There are other problems. One is that polling on agree/disagree statements is a bit iffy – according to Anthony Wells:

For whatever reason, decades of academic research into questionnaire design suggest people are more likely to agree with statements than to disagree with them, regardless of what the statement is (generally referred to as “acquiescence bias”).

So, simply framing the question this way round may very well have pushed people to answer in such a way to suggest they loved a bit of prorogation.

The phrasing of the question itself is a bit odd, too. It contains multiple clauses (“by any means”), which you’re not meant to do in polling because it makes it hard to boil answers down to a simple binary. It refers to “Boris” rather than “the Prime Minister” or “Boris Johnson”, which is strangely cosy.
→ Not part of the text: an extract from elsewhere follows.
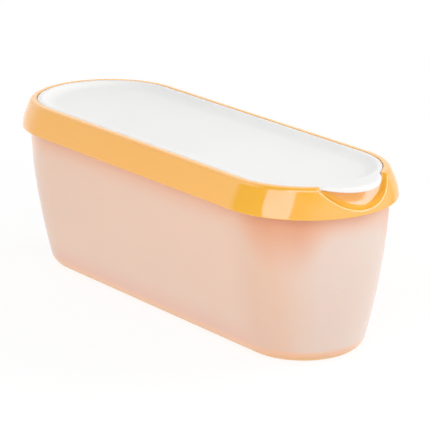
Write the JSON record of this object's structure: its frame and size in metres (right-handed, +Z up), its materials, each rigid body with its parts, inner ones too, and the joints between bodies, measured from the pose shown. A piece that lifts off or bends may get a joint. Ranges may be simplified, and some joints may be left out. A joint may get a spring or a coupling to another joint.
{
  "type": "reusable ice cream tub",
  "caption": "Long, round-ended insulated ice cream tub, shut with a dished push-in lid whose pull tab reaches over a thumb scoop in the glossy collar.",
  "frame": {"origin": "middle of the flat base, on the surface that the tub stands on", "axes": "+X along the tub's length, towards the lid's pull tab; +Y across the tub; +Z up through the lid"},
  "size_m": [0.292, 0.106, 0.105],
  "materials": {
    "frosted_shell": "frosted, slightly translucent",
    "foot_rubber": "matte",
    "glossy_collar": "glossy",
    "soft_lid": "soft matte"
  },
  "bodies": {
    "root": {"tub_shell": "frosted_shell", "base_foot": "foot_rubber", "collar": "glossy_collar", "lid": "soft_lid"}
  },
  "joints": []
}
And it doesn’t feel massively balanced: it’s painting a picture of lovely, friendly, heroic Boris crusading for the people against annoying but anonymous MPs, which is a great way of getting people to answer in such a way as to please lovely, friendly Boris, but not a great way of getting accurate data.

So: all in all, there are good reasons to think even that 44 per cent might be a bit inflated. There’s a load more data in the survey, about differences in views between people of different genders, ages, social classes and so on, but frankly that doesn’t seem worth getting into because the whole thing is almost certainly pony.

There is, then, no reason to fear that more than half of our fellow countrymen – including, bafflingly, 17 per cent of Remainers – now think that Brexit is so important we should toss centuries of parliamentary democracy overboard in its pursuit. This is not a thing that should frighten you.

What should frighten you is that one of our leading newspapers, and the Prime Minister’s former employer to boot, is encouraging him to entirely set fire to the British constitution to take Britain out of the EU without a deal. And also, while we’re here, that it can’t count.